Now, being on the outside has certain advantages. Not knowing the language allows you to barge into the bank at closing time and dumbly stare at a teller holding out foreign money until two other tellers open their own wallets and exchange your money into won. And negotiating a cell phone is merely a matter of being fluent in gesticulation and perhaps one or two words such as text and phone card. Slipping on the moving sidewalk and tumbling to the grating is a release from all the bowing and politeness that is like a fine sheen of wax between you and others. Pushing myself up before I reach the lower level of the supermarket is a brief jolt to the reality of life. Complaining, I did it for the first time today, to the teenager who weighs the hand of bananas when it already has a price on it and tries to charge me twice the discounted rate, feels good, and I begin to walk away after a slight pause when I hear him say, "I'm sorry. My mistake. Thanks for shopping at Lotte Mart".
Wednesday, May 30, 2007
Monday, May 28, 2007
jeremiad

Merciless are you sun!
Yet the month is but May
A tireless rotation of the earth
On its invisible axis -
To call simply a praxis
Would be insensible -
For the practice of turning
Is not practice at all.
Weary do I walk under the trees
My hands dirty
The jug jug of broken fingernails
And T.S. Eliot reminding me of
The indignity of the city.
But here no wrappers lie,
Though the fog curls around the house
Like a cat and promptly falls asleep,
Suffocating, thick, and pale.
Concrete releases its heat
A reverse sun upon sunset
Warmth on a spring night
Along the bank of the river
Smooth, silver, in the half sunset
Glinting yellow on children's faces
And the bowers fragrant purple
Now baked.
We languish in the park.
Oh that my head were
A spring of water
And my eyes a fountain of tears!
Oh, that I had in the desert
A lodging place for travellers!
For this too, is a heap of ruins
A haunt of jackals.
Tuesday, May 22, 2007
you say tomato, I say tomato
The 9401 from Bundang into Seoul makes its first stop at Hannam, opposite Gangnam and the express bus terminal, on the north side of the Han river. On Sunday you can usually get a seat on the bus. It's comfortable and if you pull the curtains against the sun you can fit in the perfect nap between leaving Seohyeon station and arriving at Hannam. If you stay awake you might notice the bus speeding along the bus lane passing cars, in a line of buses, speeding into the city.

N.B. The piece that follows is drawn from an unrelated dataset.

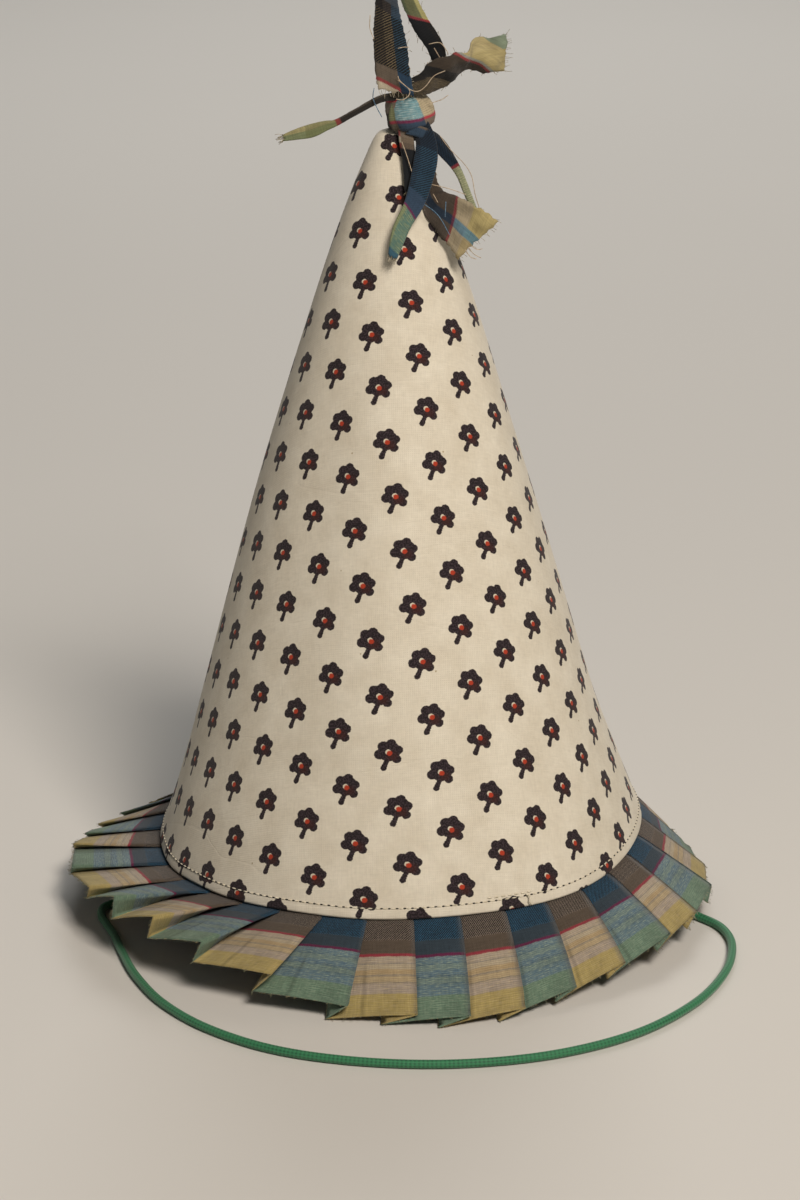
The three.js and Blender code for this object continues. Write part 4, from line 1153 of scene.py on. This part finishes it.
# The tassel's strips
# Strips torn from the ruffle's plaid cotton and tied on the hat's tip in one knot: a loop to hang the hat by,
# two tails, and four ends that fall in front of the crown. Their edges are torn, so they curl and fray.
TIP = settle(0, 0, CROWN_HEIGHT)
STRIP_CLOTH = 0.00035
STRIP_STEP = 0.0007
STRIP_LAYERS_APART = 0.00056
CROWN_CLEARANCE = 0.0005
STRIPS = [
    {
        "name": "tassel_loop",
        "section": "open",
        "cut": 0.009,
        "crumple": 0.0008,
        "curl": 0.12,
        "start_slant": 0.42,
        "end_slant": 0,
        "band_slant": -0.5,
        "band_slant_end": -1.1,
        "rows": [
            {"x": 0.0013, "y": -0.0066, "z": 0.0105, "width": 0.0084, "twist": 0},
            {"x": 0.0005, "y": -0.0056, "z": 0.0145, "width": 0.0088, "twist": -12},
            {"x": -0.0001, "y": -0.0036, "z": 0.02, "width": 0.0088, "twist": -12},
            {"x": -0.0007, "y": -0.0028, "z": 0.026, "width": 0.0076, "twist": -15},
            {"x": -0.0011, "y": -0.0016, "z": 0.032, "width": 0.0062, "twist": -25},
            {"x": -0.0008, "y": -0.0006, "z": 0.0375, "width": 0.005, "twist": -50},
            {"x": 0.0009, "y": 0.0004, "z": 0.0406, "width": 0.0044, "twist": -80},
            {"x": 0.0029, "y": 0.001, "z": 0.037, "width": 0.004, "twist": -40},
            {"x": 0.0052, "y": 0.0012, "z": 0.031, "width": 0.004, "twist": -10},
            {"x": 0.008, "y": 0.0009, "z": 0.0255, "width": 0.0044, "twist": 0},
            {"x": 0.0112, "y": 0.0003, "z": 0.0205, "width": 0.0042, "twist": 10},
            {"x": 0.0129, "y": -0.001, "z": 0.015, "width": 0.0034, "twist": 20},
        ],
        "stripes": [
            {"to": -0.0012, "column": "inner"},
            {"to": 0.0011, "column": "middle"},
            {"to": 0.01, "column": "outer"},
        ],
        "bands": [
            {"to": 0.001, "inner": "#1e2938", "middle": "#aba08b", "outer": "#aba08b", "twill": 0},
            {"to": 0.0021, "inner": "#1e2938", "middle": "#873d3d", "outer": "#873d3d", "twill": 0},
            {"to": 0.0062, "inner": "#253c52", "middle": "#61564a", "outer": "#63584c", "twill": 0.1},
            {"to": 0.0202, "inner": "#305066", "middle": "#847458", "outer": "#645641", "twill": 1},
            {"to": 0.0232, "inner": "#3a4d5f", "middle": "#403935", "outer": "#2a2625", "twill": 0.5},
            {"to": 0.0262, "inner": "#444d57", "middle": "#4a5159", "outer": "#53534d", "twill": 0.1},
            {"to": 0.0272, "inner": "#7a3740", "middle": "#83343a", "outer": "#83343a", "twill": 0},
            {"to": 0.046, "inner": "#576048", "middle": "#676a4c", "outer": "#a7a16d", "twill": 0.1},
            {"to": 0.0468, "inner": "#6e2e38", "middle": "#7b3239", "outer": "#903639", "twill": 0},
            {"to": 0.07, "inner": "#12161c", "middle": "#16191d", "outer": "#211e1c", "twill": 0.8},
        ],
    },
    {
        "name": "tassel_right_tail",
        "section": "open",
        "cut": 0.0095,
        "crumple": 0.0017,
        "curl": 0.3,
        "start_slant": 0,
        "end_slant": 0.15,
        "band_slant": 1.28,
        "rows": [
            {"x": 0.0008, "y": -0.0026, "z": 0.0074, "width": 0.0026, "twist": 0},
            {"x": 0.0027, "y": -0.005, "z": 0.0093, "width": 0.0034, "twist": 0},
            {"x": 0.0055, "y": -0.0058, "z": 0.0111, "width": 0.0045, "twist": 0},
            {"x": 0.0088, "y": -0.0048, "z": 0.0123, "width": 0.0058, "twist": 8},
            {"x": 0.0128, "y": -0.0034, "z": 0.0143, "width": 0.008, "twist": 12},
            {"x": 0.0161, "y": -0.0018, "z": 0.0154, "width": 0.007, "twist": 20},
            {"x": 0.019, "y": 0, "z": 0.0162, "width": 0.0058, "twist": 30},
            {"x": 0.0206, "y": 0.0014, "z": 0.0168, "width": 0.0066, "twist": 24},
            {"x": 0.0228, "y": 0.0028, "z": 0.0176, "width": 0.0094, "twist": 6},
            {"x": 0.0255, "y": 0.0036, "z": 0.0178, "width": 0.0084, "twist": -14},
            {"x": 0.0292, "y": 0.0048, "z": 0.018, "width": 0.0093, "twist": -4},
        ],
        "stripes": [
            {"to": 0.0012, "column": "lower"},
            {"to": 0.02, "column": "upper"},
        ],
        "bands": [
            {"to": 0.0135, "lower": "#7c6d52", "upper": "#36322c", "twill": 0.95},
            {"to": 0.0178, "lower": "#191816", "upper": "#191816", "twill": 0.5},
            {"to": 0.0244, "lower": "#3c342b", "upper": "#453b30", "twill": 0.45},
            {"to": 0.0252, "lower": "#7a3636", "upper": "#87393b", "twill": 0},
            {"to": 0.0262, "lower": "#868880", "upper": "#868880", "twill": 0},
            {"to": 0.035, "lower": "#a89b6e", "upper": "#ac9f75", "twill": 0.05},
            {"to": 0.05, "lower": "#9b8c58", "upper": "#7a8772", "twill": 0.05},
        ],
    },
    {
        "name": "tassel_left_tail",
        "section": "folded",
        "cut": 0.0048,
        "crumple": 0.0003,
        "curl": 0,
        "start_slant": 0,
        "end_slant": 0,
        "band_slant": 0,
        "rows": [
            {"x": 0.0045, "y": -0.0034, "z": 0.0086, "width": 0.0019, "twist": 0},
            {"x": -0.002, "y": -0.0053, "z": 0.0086, "width": 0.0016, "twist": 0},
            {"x": -0.0085, "y": -0.0076, "z": 0.0058, "width": 0.0013, "twist": 0},
            {"x": -0.0136, "y": -0.0096, "z": 0.0034, "width": 0.0014, "twist": 0},
            {"x": -0.0163, "y": -0.0106, "z": 0.0028, "width": 0.0023, "twist": 0},
            {"x": -0.0198, "y": -0.0118, "z": 0.0018, "width": 0.0033, "twist": -10},
            {"x": -0.0235, "y": -0.0128, "z": 0.0011, "width": 0.0026, "twist": -10},
            {"x": -0.0268, "y": -0.0135, "z": 0.0004, "width": 0.0014, "twist": 0},
        ],
        "stripes": [
            {"to": -0.0004, "column": "upper"},
            {"to": 0.01, "column": "lower"},
        ],
        "bands": [
            {"to": 0.0195, "upper": "#4f473d", "lower": "#28241f", "twill": 0.35},
            {"to": 0.0207, "upper": "#853c38", "lower": "#783634", "twill": 0},
            {"to": 0.029, "upper": "#85825c", "lower": "#717852", "twill": 0.1},
            {"to": 0.04, "upper": "#999268", "lower": "#78815e", "twill": 0.1},
        ],
    },
    {
        "name": "tassel_wide_flag",
        "section": "open",
        "cut": 0.0142,
        "crumple": 0.001,
        "curl": 0.05,
        "start_slant": 0,
        "end_slant": 0.06,
        "band_slant": 0.4,
        "rows": [
            {"x": 0.0074, "y": -0.0034, "z": 0.0012, "width": 0.0038, "twist": 0},
            {"x": 0.0086, "y": -0.0054, "z": -0.0045, "width": 0.0044, "twist": 0},
            {"x": 0.0088, "y": -0.0076, "z": -0.0104, "width": 0.005, "twist": 10},
            {"x": 0.0096, "y": -0.0092, "z": -0.0156, "width": 0.0072, "twist": 14},
            {"x": 0.0126, "y": -0.0104, "z": -0.0188, "width": 0.01, "twist": 12},
            {"x": 0.0166, "y": -0.0114, "z": -0.0216, "width": 0.0122, "twist": 10},
            {"x": 0.0218, "y": -0.0128, "z": -0.0263, "width": 0.0142, "twist": 4},
        ],
        "stripes": [
            {"to": -0.0017, "column": "lower"},
            {"to": 0.0005, "column": "middle"},
            {"to": 0.02, "column": "upper"},
        ],
        "bands": [
            {"to": 0.0262, "lower": "#564c43", "middle": "#26374b", "upper": "#51463c", "twill": 0.3},
            {"to": 0.0271, "lower": "#7c3c3c", "middle": "#5e2e42", "upper": "#7b373a", "twill": 0},
            {"to": 0.031, "lower": "#9f937b", "middle": "#5b7683", "upper": "#9d9178", "twill": 0},
            {"to": 0.05, "lower": "#a3946f", "middle": "#5f7f89", "upper": "#a99b6b", "twill": 0},
        ],
    },
    {
        "name": "tassel_dark_end",
        "section": "folded",
        "cut": 0.0056,
        "crumple": 0.0006,
        "curl": 0,
        "start_slant": 0,
        "end_slant": 0,
        "band_slant": -0.3,
        "rows": [
            {"x": 0.0036, "y": -0.0048, "z": 0.0014, "width": 0.0036, "twist": 0},
            {"x": 0.0039, "y": -0.0064, "z": -0.0024, "width": 0.0034, "twist": 0},
            {"x": 0.0045, "y": -0.0084, "z": -0.0074, "width": 0.003, "twist": 0},
            {"x": 0.0044, "y": -0.0112, "z": -0.014, "width": 0.0018, "twist": 0},
        ],
        "stripes": [
            {"to": -0.0013, "column": "edge"},
            {"to": 0.01, "column": "rest"},
        ],
        "bands": [
            {"to": 0.0032, "edge": "#7c3c3a", "rest": "#716558", "twill": 0.1},
            {"to": 0.0048, "edge": "#a89f8c", "rest": "#6c5f50", "twill": 0.1},
            {"to": 0.0062, "edge": "#853936", "rest": "#625649", "twill": 0.2},
            {"to": 0.03, "edge": "#1f2227", "rest": "#181b1f", "twill": 0.4},
        ],
    },
    {
        "name": "tassel_front_end",
        "section": "folded",
        "cut": 0.0108,
        "crumple": 0.0006,
        "curl": 0,
        "start_slant": 0,
        "end_slant": 0.25,
        "band_slant": -0.44,
        "rows": [
            {"x": 0.007, "y": -0.0052, "z": 0.0016, "width": 0.0048, "twist": 0},
            {"x": 0.0085, "y": -0.0074, "z": -0.0012, "width": 0.0049, "twist": 10},
            {"x": 0.0088, "y": -0.0092, "z": -0.0042, "width": 0.0055, "twist": 14},
            {"x": 0.0084, "y": -0.0106, "z": -0.0074, "width": 0.0057, "twist": 10},
            {"x": 0.0072, "y": -0.0126, "z": -0.0122, "width": 0.0052, "twist": 0},
            {"x": 0.0057, "y": -0.0144, "z": -0.0165, "width": 0.0047, "twist": -6},
            {"x": 0.0031, "y": -0.0166, "z": -0.0208, "width": 0.0041, "twist": -10},
            {"x": 0.0014, "y": -0.0182, "z": -0.0249, "width": 0.0034, "twist": -8},
            {"x": 0.0002, "y": -0.0194, "z": -0.0288, "width": 0.0021, "twist": 0},
        ],
        "stripes": [
            {"to": -0.0013, "column": "edge"},
            {"to": 0.02, "column": "rest", "fleck": "#a8a772"},
        ],
        "bands": [
            {"to": 0.0065, "edge": "#16202c", "rest": "#1b2f42", "twill": 0.7},
            {"to": 0.0185, "edge": "#29455c", "rest": "#2d5069", "twill": 0.85},
            {"to": 0.0231, "edge": "#31455b", "rest": "#32455b", "twill": 0.2},
            {"to": 0.0238, "edge": "#692750", "rest": "#5e2548", "twill": 0},
            {"to": 0.0342, "edge": "#7e8764", "rest": "#56776e", "twill": 0.15, "fleck": 1},
            {"to": 0.05, "edge": "#365b6d", "rest": "#365b6d", "twill": 0.1},
        ],
    },
    {
        "name": "tassel_thin_end",
        "section": "folded",
        "cut": 0.0052,
        "crumple": 0.0004,
        "curl": 0,
        "start_slant": 0,
        "end_slant": 0,
        "band_slant": 0,
        "rows": [
            {"x": 0.0042, "y": -0.0062, "z": 0.0008, "width": 0.0022, "twist": 0},
            {"x": 0.0076, "y": -0.007, "z": 0.0002, "width": 0.0027, "twist": 0},
            {"x": 0.0108, "y": -0.007, "z": -0.0016, "width": 0.0031, "twist": 0},
            {"x": 0.0134, "y": -0.0068, "z": -0.0048, "width": 0.0031, "twist": 10},
            {"x": 0.0156, "y": -0.0072, "z": -0.0078, "width": 0.0022, "twist": 15},
            {"x": 0.0174, "y": -0.008, "z": -0.0108, "width": 0.0016, "twist": 10},
            {"x": 0.0192, "y": -0.0094, "z": -0.015, "width": 0.0015, "twist": 0},
            {"x": 0.0216, "y": -0.0106, "z": -0.0206, "width": 0.0011, "twist": 0},
        ],
        "stripes": [
            {"to": 0.0011, "column": "rest", "fleck": "#c4c2a0"},
            {"to": 0.01, "column": "upper"},
        ],
        "bands": [
            {"to": 0.0048, "rest": "#364b60", "upper": "#63584d", "twill": 0.2},
            {"to": 0.0158, "rest": "#243b52", "upper": "#383f47", "twill": 0.75},
            {"to": 0.0166, "rest": "#84333b", "upper": "#84333b", "twill": 0},
            {"to": 0.04, "rest": "#8f9474", "upper": "#6a8180", "twill": 0.1, "fleck": 1},
        ],
    },
]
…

You'd see the green and red of the buses in front and behind you bob like the ferries at the harbour, light, lilting with each lift of the road, not noticing how much your own bus tilts and drops. You'd hear the indicator buzz and see the bus driver's white gloved hand touch a switch signalling it off. The bus lulls then speeds up and the buzzer sounds again. He lets it ring before tapping it off and then speeds up promptly, his hand over the buzzer. Buzz. Tap. Buzz.
Outside the hills rise green. Trees planted after the war still seem unnatural. They rise in straight lines before disappearing completely and the grey white of apartments flock, rising out of the ground like a dazzling thunder of geese, sudden and startling. Then the bridge begins. Metal flashes over us and flicks through the window, reflecting light grey, almost invisible. The river lies beneath us, flat, broad, and shallow. Today it runs silver and clear.

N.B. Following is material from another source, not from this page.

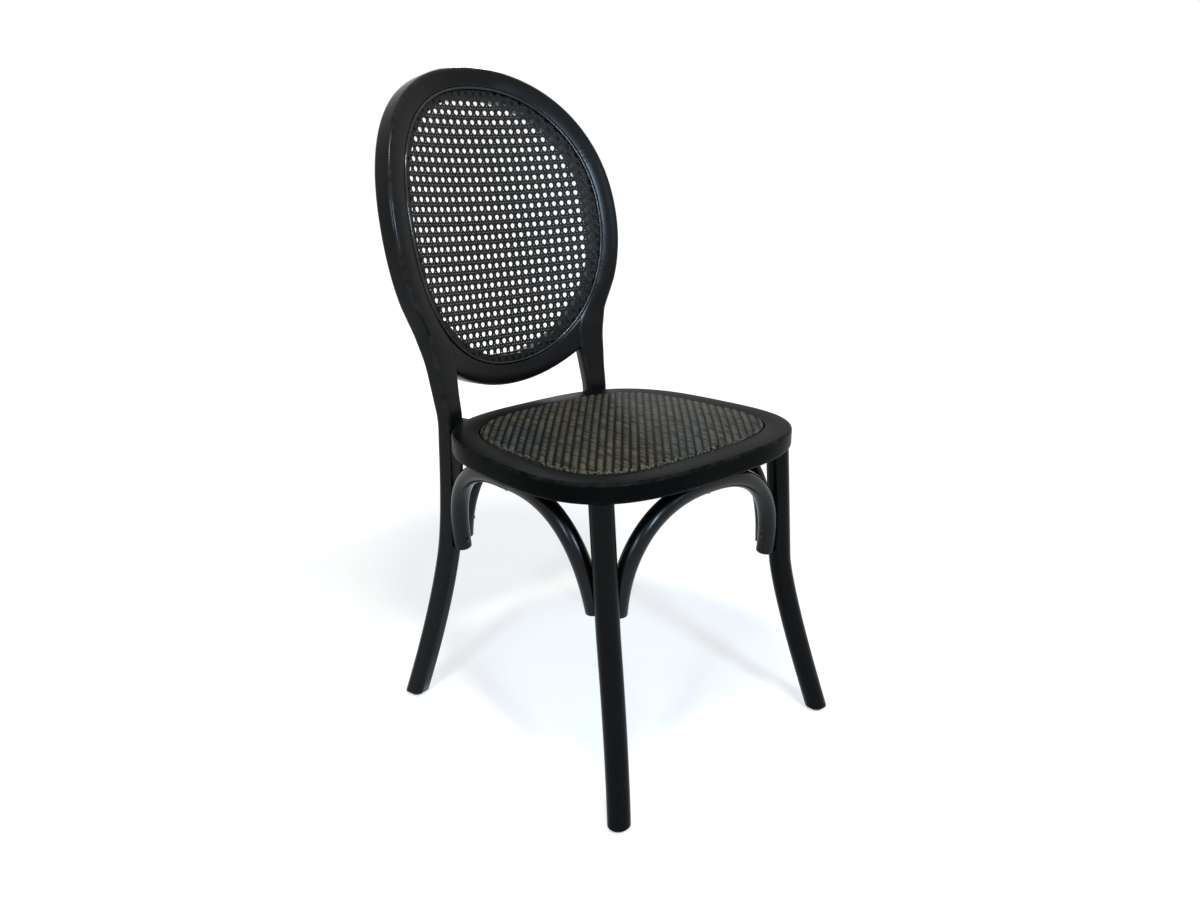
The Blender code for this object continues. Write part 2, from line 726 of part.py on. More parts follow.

I always look away before the bus finishes crossing the river. I never mean to and I look up again for a glance at the river but it's gone and the bridge finishes itself before stone, then pavement and with a flick the road widens and bends left.
The roads here are wide, as if the city is expecting a military invasion. At Hannam the road is twelve lanes across. The roads might be useful in the near future. On May 18 South and North Korean diplomats made two train trips across the demilitarized zones at both the east and west ends of the peninsula. The western line runs from the recaptured city of Kaesong - home of Division 39 - into the south. The eastern line passes near the old, destroyed villa where Kim Il Sung vacationed as a child.
The train lines don't affect daily life yet.
Most people still take the 9401 to Jongno to do their Sunday shopping, and I plan on seeing Changdeokgung palace. I get off near the overpass look around, collect grime on my shoes, and cough in the darkness of an impromptu parking lot before asking an attendant directions to the palace. It's not far from Anguk station. The palace wall is long but most of it surrounds the secret garden, a large swath north of the palace buildings. Less than half the original buildings remain; the Japanese razed most of the palace grounds on their retreat. Their successors created the secret garden. One path leads back from the palace into the green, towards the pond in which a bent pine stands surrounded by low lush bushes. The sun sparkles through the top branches. It's hard to imagine the city outside the palace walls or anything beyond the city.
I pass through the gate of immortality before the long walk along the exterior walls of the palace to the exit. The city is an affront that crushes the silence and stillness. Cars pack the streets, rumbling.
I want to take the bus home to the mountain. I want the stillness of the palace to follow me. I want the perfect nap between Hannam and Bundang. I board the 9301 to Hanam from outside the Seojeong Arts Centre hoping to catch the 9401 from Hannam. I query the woman next to me.
Yobusayo Hannam buse kayo?
Ne.
Excellent. I doze off and wake up an hour and a half later in the city of Hanam, outside of Seoul. I get off the bus at the terminus. No one is there and the bus driver doesn't care that I'm lost. There are too many buses to count and none of them will take me to Bundang. This is not Hannam by the bridge. It's 10.30pm when I realize this Hanam is not Hannam.
I wonder about the troubles the North Korean army will have if they attack Seoul. After crossing the border by train, secret tunnel and air strike they might be confused. With no street names and with conundrums like Hannam and Hanam the army, instead of crossing south of the river to conquer Gangnam and destroy the rich suburb of Bundang, might find itself stranded at the end of line 9301, in the hills outside Seoul, in Hanam.